┌──

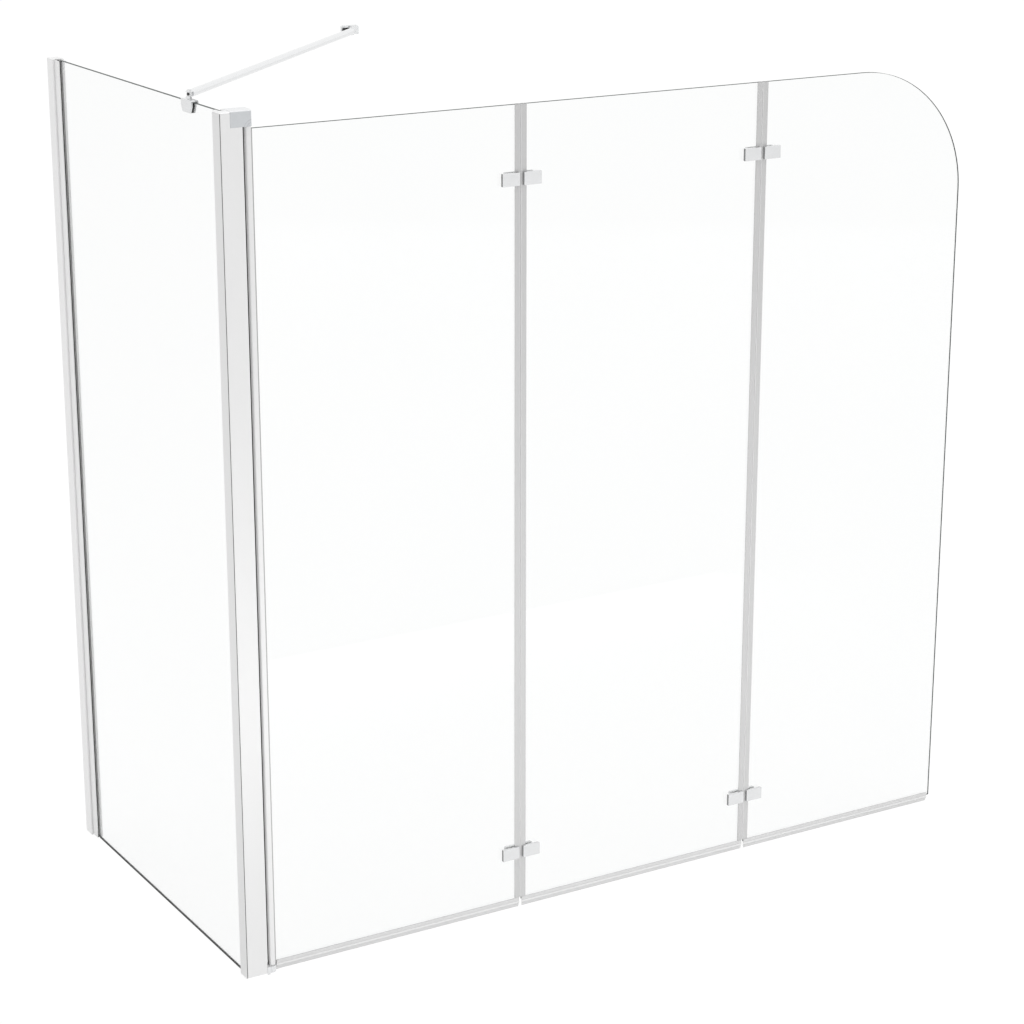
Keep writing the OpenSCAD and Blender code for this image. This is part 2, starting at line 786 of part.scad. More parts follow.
module bar_wall_bracket() {
    color(chrome_colour) difference() {
        union() {
            translate([0, 0, bar_z])
                standing(wall_y - bracket_d, wall_y)
                    translate([bracket_block_x, 0]) rounded_rect(bracket_w, bracket_h, 1);
            translate([bracket_block_x + bracket_w / 2 + cut - bracket_plate_l / 2, 0, bar_z])
                standing(wall_y - bracket_plate_t, wall_y)
                    rounded_rect(bracket_plate_l, bracket_plate_h, 2);
            translate([bracket_x, bracket_y, bar_z]) upright(-tongue_t / 2, tongue_t / 2) {
                circle(bush_r);
                rotate(atan2(bracket_out - bracket_d, bracket_shift))
                    rect(0, norm([bracket_out - bracket_d, bracket_shift]) + cut,
                        -fork_r / 2, fork_r / 2);
            }
        }
        translate([bracket_x, bracket_y, 0]) cylinder(h = 2 * bar_z, r = swivel_hole_r);
        bar_y(bracket_screw_x, bar_z, wall_y - bracket_d, wall_y + cut,
            bracket_screw_r + pin_play);
    }
}

// Screw of the bracket, under an oval cap
module bar_wall_screw() {
    face_y = wall_y - bracket_plate_t;
    color(dark_colour) {
        bar_y(bracket_screw_x, bar_z, face_y - bracket_cap_t / 2, wall_y, bracket_screw_r);
        translate([bracket_screw_x, 0, bar_z]) standing(face_y - bracket_cap_t, face_y)
            rounded_rect(bracket_cap[0], bracket_cap[1], bracket_cap[2]);
    }
}

// Pivot profile: turns on the pins and grips the first glass
module pivot_profile() {
    back_x = pivot_x - profile_back;
    half = profile_d / 2;
    color(aluminium_colour) upright(front_foot, block_z - pivot_gap) difference() {
        union() {
            rect(back_x + profile_r, slot_x, -half, half);
            rect(back_x, slot_x, profile_r - half, half - profile_r);
            for (y = [profile_r - half, half - profile_r])
                translate([back_x + profile_r, y]) circle(profile_r);
            rect(slot_x - cut, flange_end_x, -half, -slot_half);
            rect(slot_x - cut, inner_end_x, slot_half, half);
        }
        translate([pivot_x, 0]) circle(pin_hole_r);
    }
}

module pivot_profile_gasket() {
    color(seal_colour) upright(front_foot, front_top) {
        rect(slot_x, glass_1_x, -slot_half, slot_half);
        rect(slot_x, flange_end_x + gasket_lip, -slot_half, -glass_t / 2);
        rect(slot_x, inner_end_x, glass_t / 2, slot_half);
    }
}

// Hinge screws' places beside a joint: side is -1 for its left panel and 1 for its right one
module screw_places(joint_x, side) {
    for (z = hinge_heights, k = [-0.5, 0.5])
        translate([joint_x + side * leaf_mid, 0, z + k * screw_pitch]) children();
}

// Slots in a glass, each for the two screws of a hinge
module glass_holes(joint_x, side) {
    for (z = hinge_heights) translate([joint_x + side * leaf_mid, 0, z])
        standing(-glass_t, glass_t) {
            square([glass_hole_d, screw_pitch], center = true);
            for (k = [-0.5, 0.5]) translate([0, k * screw_pitch]) circle(d = glass_hole_d);
        }
}

module glass_1() {
    color(glass_colour) difference() {
        standing(-glass_t / 2, glass_t / 2)
            rect(glass_1_x, joint_1_x - glass_gap / 2, front_foot, front_top);
        glass_holes(joint_1_x, -1);
    }
}

module glass_2() {
    color(glass_colour) difference() {
        standing(-glass_t / 2, glass_t / 2)
            rect(joint_1_x + glass_gap / 2, joint_2_x - glass_gap / 2, front_foot, front_top);
        glass_holes(joint_1_x, 1);
        glass_holes(joint_2_x, -1);
    }
}

module glass_3() {
    color(glass_colour) difference() {
        standing(-glass_t / 2, glass_t / 2) {
            rect(joint_2_x + glass_gap / 2, free_edge_x - corner_r, front_foot, front_top);
            rect(joint_2_x + glass_gap / 2, free_edge_x, front_foot, front_top - corner_r);
            translate([free_edge_x - corner_r, front_top - corner_r]) intersection() {
                circle(corner_r, $fn = 128);
                square(corner_r);
            }
        }
        glass_holes(joint_2_x, 1);
    }
}

// Lower seals: a clip on the glass with a body and a wiping lip, drawn in Y and Z
module foot_seal_section() {
    grip = glass_t / 2 + seal_wall;
    body_z = front_foot - foot_seal_body;
    inner = foot_seal_side(grip, body_z, foot_seal_h - foot_back);
    outer = foot_seal_side(grip, body_z, foot_seal_h);
    polygon(concat(inner, [for (i = [len(outer) - 1:-1:0]) [-outer[i][0], outer[i][1]]]));
}

// One side of that section, up to the top of its leg
function foot_seal_side(grip, body_z, top) = [[foot_lip_t / 2, 0],
    [grip - seal_wall, body_z - seal_wall], [grip, body_z], [grip, body_z + seal_wall],
    [foot_seal_half, body_z + seal_wall], [foot_seal_half, front_foot], [grip, front_foot],
    [grip, top], [glass_t / 2, top], [glass_t / 2, front_foot]];

// A lower seal, closed up to the glass's edge at each end that is beside a joint
module foot_seal(x0, x1, closed_x) {
    grip = glass_t / 2 + seal_wall;
    color(seal_colour) {
        translate([x0, 0, 0]) rotate([90, 0, 90]) linear_extrude(x1 - x0) foot_seal_section();
        for (x = closed_x) upright(front_foot - seal_wall, foot_seal_h - foot_back)
            rect(x, x + foot_end_l, -grip, grip);
    }
}

module bottom_seal_1() {
    end_x = joint_1_x - foot_seal_gap / 2;
    foot_seal(pivot_x + nose_r + 0.4, end_x, [end_x - foot_end_l]);
}

module bottom_seal_2() {
    start_x = joint_1_x + foot_seal_gap / 2;
    end_x = joint_2_x - foot_seal_gap / 2;
    foot_seal(start_x, end_x, [start_x, end_x - foot_end_l]);
}

module bottom_seal_3() {
    start_x = joint_2_x + foot_seal_gap / 2;
    foot_seal(start_x, free_edge_x - foot_seal_end, [start_x]);
}

// Upright seal beside a joint: a clip on the glass's edge and a hollow bead
bead_r = 1.2;

module upright_seal_plan() {
    half = glass_t / 2 + seal_wall;
    inner = seal_split / 2;
    edge = glass_gap / 2;
    difference() {
        union() {
            rect(inner + bead_r, seal_w + inner, -half, half);
            rect(inner, edge, bead_r - half, half - bead_r);
            for (y = [bead_r - half, half - bead_r]) translate([inner + bead_r, y]) circle(bead_r);
        }
        rect(edge, seal_w + cut, -glass_t / 2, glass_t / 2);
        rect(inner + seal_w - upright_back, seal_w + cut, 0, half + cut);
        rect(inner + seal_wall, edge - seal_wall, -glass_t / 2, glass_t / 2);
    }
}

// Its clip stops above and below each hinge, and its bead runs on between the glasses
module upright_seal(joint_x, side) {
    room = plate_h / 2 + knuckle_gap;
    color(seal_colour) translate([joint_x, 0, 0]) mirror([side < 0 ? 1 : 0, 0]) difference() {
        upright(foot_seal_h + knuckle_gap, front_top) upright_seal_plan();
        for (z = hinge_heights) upright(z - room, z + room)
            rect(glass_gap / 2, seal_w + cut, -glass_t, glass_t);
    }
}

module upright_seal_1_right() { upright_seal(joint_1_x, -1); }
module upright_seal_2_left() { upright_seal(joint_1_x, 1); }
module upright_seal_2_right() { upright_seal(joint_2_x, -1); }
module upright_seal_3_left() { upright_seal(joint_2_x, 1); }

// Screw of a hinge: head in the inner leaf, thread in the outer plate
module hinge_screw(play) {
    inner_y = hinge_pin_y - leaf_clear;
    outer_y = -glass_t / 2 - plate_pad - plate_t + hinge_skin;
    bar_y(0, 0, outer_y, inner_y, hinge_screw_d / 2 + play);
    translate([0, inner_y, 0]) rotate([90, 0, 0])
        cylinder(h = hinge_head_h, r1 = hinge_head_d / 2 + play, r2 = hinge_screw_d / 2 + play);
}

module plate_outline(w) {
    rounded_rect(w, plate_h, plate_r);
}

// Outer hinge plates: plain outside, with blind threaded holes behind
module hinge_plates(joint_x, side) {
    outer = glass_t / 2 + plate_pad;
    color(chrome_colour) difference() {
        for (z = hinge_heights) translate([joint_x + side * plate_mid, 0, z])
            standing(-outer - plate_t, -outer) plate_outline(plate_w);
        screw_places(joint_x, side) hinge_screw(0);
    }
}

module hinge_plates_1_right() { hinge_plates(joint_1_x, -1); }
module hinge_plates_2_left() { hinge_plates(joint_1_x, 1); }
module hinge_plates_2_right() { hinge_plates(joint_2_x, -1); }
module hinge_plates_3_left() { hinge_plates(joint_2_x, 1); }

// Inner hinge leaves. A left panel's leaf has the two outer knuckles, a right one's the middle
module knuckle_cut(joint_x, z0, z1) {
    translate([joint_x, hinge_pin_y, 0]) upright(z0, z1) circle(knuckle_r + knuckle_room);
}

module knuckle(joint_x, side, z0, z1) {
    arm = plate_gap / 2 + cut;
    translate([joint_x, hinge_pin_y, 0]) upright(z0, z1) {
        circle(knuckle_r);
        mirror([side > 0 ? 0 : 1, 0]) rect(0, arm, -knuckle_r, -leaf_clear);
    }
}

module hinge_leaf(joint_x, side, z) {
    inner = glass_t / 2 + plate_pad;
    middle = [z - knuckle_h / 2, z + knuckle_h / 2];
    low = [z - plate_h / 2, middle[0] - knuckle_gap];
    high = [middle[1] + knuckle_gap, z + plate_h / 2];
    own = side < 0 ? [low, high] : [middle];
    other = side < 0 ? [[low[1], high[0]]] :
        [[low[0] - cut, middle[0]], [middle[1], high[1] + cut]];
    difference() {
        union() {
            difference() {
                translate([joint_x + side * leaf_mid, 0, z])
                    standing(inner, inner + plate_t) plate_outline(leaf_w);
                for (o = other) knuckle_cut(joint_x, o[0], o[1]);
            }
            for (k = own) knuckle(joint_x, side, k[0], k[1]);
        }
        translate([joint_x, hinge_pin_y, z - plate_h])
            cylinder(h = 2 * plate_h, r = hinge_pin_d / 2 + (side < 0 ? 0 : pin_play));
    }
}

module hinge_leaves(joint_x, side) {
    color(chrome_colour) difference() {
        for (z = hinge_heights) hinge_leaf(joint_x, side, z);
        screw_places(joint_x, side) hinge_screw(pin_play);
    }
}

module hinge_leaves_1_right() { hinge_leaves(joint_1_x, -1); }
module hinge_leaves_2_left() { hinge_leaves(joint_1_x, 1); }
module hinge_leaves_2_right() { hinge_leaves(joint_2_x, -1); }
module hinge_leaves_3_left() { hinge_leaves(joint_2_x, 1); }

// Soft pads on both faces of the glass, a little smaller than the plates and leaves
pad_inset = 0.6;

module hinge_pad(w, y) {
    standing(y, y + plate_pad) square([w - 2 * pad_inset, plate_h - 2 * pad_inset], center = true);
}

module hinge_pads(joint_x, side) {
    color(seal_colour) difference() {
        for (z = hinge_heights) translate([joint_x, 0, z]) {
            translate([side * plate_mid, 0]) hinge_pad(plate_w, -glass_t / 2 - plate_pad);
            translate([side * leaf_mid, 0]) hinge_pad(leaf_w, glass_t / 2);
        }
        screw_places(joint_x, side) hinge_screw(pin_play);
    }
}

module hinge_pads_1_right() { hinge_pads(joint_1_x, -1); }
module hinge_pads_2_left() { hinge_pads(joint_1_x, 1); }
module hinge_pads_2_right() { hinge_pads(joint_2_x, -1); }
module hinge_pads_3_left() { hinge_pads(joint_2_x, 1); }

module hinge_screws(joint_x, side) {
    socket_d = 1.4;
    inner_y = hinge_pin_y - leaf_clear;
    color(steel_colour) screw_places(joint_x, side) difference() {
        hinge_screw(0);
        bar_y(0, 0, inner_y - socket_d, inner_y + cut, hinge_screw_d / 3);
    }
}

module hinge_screws_1_right() { hinge_screws(joint_1_x, -1); }
module hinge_screws_2_left() { hinge_screws(joint_1_x, 1); }
module hinge_screws_2_right() { hinge_screws(joint_2_x, -1); }
module hinge_screws_3_left() { hinge_screws(joint_2_x, 1); }

module hinge_pins(joint_x) {
    color(steel_colour) for (z = hinge_heights)
        translate([joint_x, hinge_pin_y, z - plate_h / 2])
            cylinder(h = plate_h, d = hinge_pin_d);
}

module hinge_pins_1() { hinge_pins(joint_1_x); }
module hinge_pins_2() { hinge_pins(joint_2_x); }

corner_post();
post_top_cap();
post_foot_cap();
post_seal_strip();
post_glass_liner();
upper_pivot_block();
lower_pivot_block();
pivot_block_screws();
pivot_pins();
side_glass();
wall_profile();
wall_profile_caps();
adjusting_profile();
wall_glass_liner();
wall_outer_gasket();
side_foot_strip();
adjusting_screws();
stabiliser_bar();
bar_end_forks();
bar_swivel_bushes();
bar_swivel_screws();
bar_glass_clamp();
bar_clamp_pads();
bar_clamp_grub_screw();
bar_wall_bracket();
bar_wall_screw();
pivot_profile();
pivot_profile_gasket();
glass_1();
glass_2();
glass_3();
bottom_seal_1();
bottom_seal_2();
bottom_seal_3();
upright_seal_1_right();
upright_seal_2_left();
upright_seal_2_right();
upright_seal_3_left();
hinge_plates_1_right();
hinge_plates_2_left();
hinge_plates_2_right();
hinge_plates_3_left();
hinge_leaves_1_right();
hinge_leaves_2_left();
hinge_leaves_2_right();
hinge_leaves_3_left();
hinge_pads_1_right();
hinge_pads_2_left();
hinge_pads_2_right();
hinge_pads_3_left();
hinge_screws_1_right();
hinge_screws_2_left();
hinge_screws_2_right();
hinge_screws_3_left();
hinge_pins_1();
hinge_pins_2();
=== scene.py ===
import json
import math

import bmesh
import bpy
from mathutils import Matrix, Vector


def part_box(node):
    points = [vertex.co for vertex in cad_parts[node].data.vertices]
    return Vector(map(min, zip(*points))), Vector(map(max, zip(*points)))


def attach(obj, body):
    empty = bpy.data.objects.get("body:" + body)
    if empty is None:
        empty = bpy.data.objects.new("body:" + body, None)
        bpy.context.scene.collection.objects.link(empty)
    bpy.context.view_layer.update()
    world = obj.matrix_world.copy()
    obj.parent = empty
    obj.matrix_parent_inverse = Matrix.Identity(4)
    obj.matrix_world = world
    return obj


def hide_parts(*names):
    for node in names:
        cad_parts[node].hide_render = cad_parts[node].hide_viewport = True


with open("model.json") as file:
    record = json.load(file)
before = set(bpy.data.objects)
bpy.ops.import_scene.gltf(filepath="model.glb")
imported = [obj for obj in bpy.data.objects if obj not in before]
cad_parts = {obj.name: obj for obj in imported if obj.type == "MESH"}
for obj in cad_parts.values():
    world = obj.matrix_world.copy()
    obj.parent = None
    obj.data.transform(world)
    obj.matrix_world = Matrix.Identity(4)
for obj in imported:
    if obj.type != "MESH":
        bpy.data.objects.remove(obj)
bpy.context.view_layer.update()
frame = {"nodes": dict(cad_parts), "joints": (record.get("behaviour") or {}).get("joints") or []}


# Corner post. A hollow aluminium section, pressed through a die and anodised a satin silver.
# It stands on the bath's rim and carries the turning front and the side glass. A fine
# groove runs down its outer corner, its inside painted near black as shade, and its sawn
# ends are deburred under the caps.
MM = 0.001
corner_r, groove_depth = 1.2 * MM, 0.55 * MM
corner_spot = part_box("corner_post")[0].xy + Vector((corner_r, corner_r))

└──

[WRITTEN REQUEST]:
Only the lines from the one containing "hinge_plates_2_right();" through the one containing "in imported if" are to be extracted, exactly as they appear, with both ends included.

[OUTPUT]:
hinge_plates_2_right();
hinge_plates_3_left();
hinge_leaves_1_right();
hinge_leaves_2_left();
hinge_leaves_2_right();
hinge_leaves_3_left();
hinge_pads_1_right();
hinge_pads_2_left();
hinge_pads_2_right();
hinge_pads_3_left();
hinge_screws_1_right();
hinge_screws_2_left();
hinge_screws_2_right();
hinge_screws_3_left();
hinge_pins_1();
hinge_pins_2();
=== scene.py ===
import json
import math

import bmesh
import bpy
from mathutils import Matrix, Vector


def part_box(node):
    points = [vertex.co for vertex in cad_parts[node].data.vertices]
    return Vector(map(min, zip(*points))), Vector(map(max, zip(*points)))


def attach(obj, body):
    empty = bpy.data.objects.get("body:" + body)
    if empty is None:
        empty = bpy.data.objects.new("body:" + body, None)
        bpy.context.scene.collection.objects.link(empty)
    bpy.context.view_layer.update()
    world = obj.matrix_world.copy()
    obj.parent = empty
    obj.matrix_parent_inverse = Matrix.Identity(4)
    obj.matrix_world = world
    return obj


def hide_parts(*names):
    for node in names:
        cad_parts[node].hide_render = cad_parts[node].hide_viewport = True


with open("model.json") as file:
    record = json.load(file)
before = set(bpy.data.objects)
bpy.ops.import_scene.gltf(filepath="model.glb")
imported = [obj for obj in bpy.data.objects if obj not in before]
cad_parts = {obj.name: obj for obj in imported if obj.type == "MESH"}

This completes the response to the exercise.